Looking deeply at our wounds and making a conscious decision to love that part of us frees us from a world of inner pain. We must offer love to all parts within us by choosing to honour and accept our joy, sorrow and everything in between. We must choose to do this bravely and without exception, deciding to return to that gentle part of us when we are in pain time and time again, no matter how hard it may get.

 


 

Love should primarily be felt through the lens of your own actions, not someone else’s. Through consistent kindness towards ourselves we slowly start to realise we are worthy of love, our hearts open and we receive not only our own love but the love of others with much more stability and a deeper sense of security.


The love you give yourself is the most important love of all, it is here that you learn the true meaning of love by meeting your own needs first and foremost, in turn, you can openly offer love to others in a healthy and more balanced way. The act of self-love is nurturing on a level that no one else can meet. Only you know how much love you truly desire. We often rely on others to deliver our sense of love but they can never know how much we need, leaving us feeling insecure. Meeting your own needs is vital for healthy connection and it starts with self-love.

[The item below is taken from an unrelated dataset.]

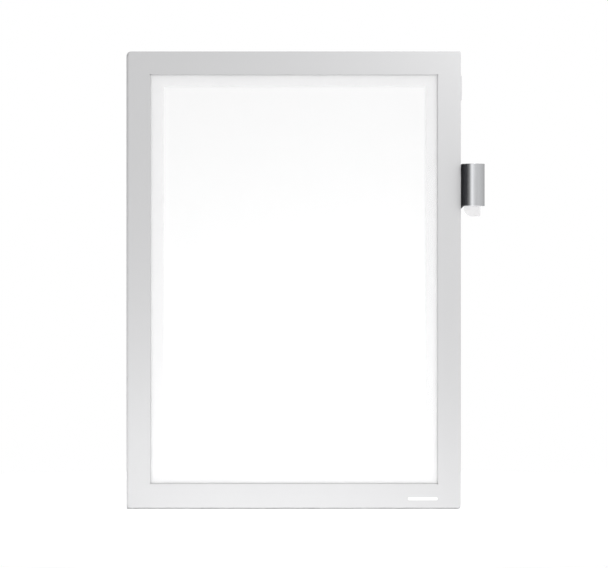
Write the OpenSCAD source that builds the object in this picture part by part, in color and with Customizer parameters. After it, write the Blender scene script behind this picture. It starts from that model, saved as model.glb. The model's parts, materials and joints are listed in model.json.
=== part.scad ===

Self-love is a lifelong process, a never-ending journey that reveals the highest version of ourselves to us and others. It brings a sense of worthiness and validation that we no longer require externally, allowing us to show up authentically within our world, naturally leading to a calmer and more balanced us. We become more whole with every loving word and action we offer ourselves, slowly returning to our true selves and our hearts. This is the you you’ve been waiting for all of your life.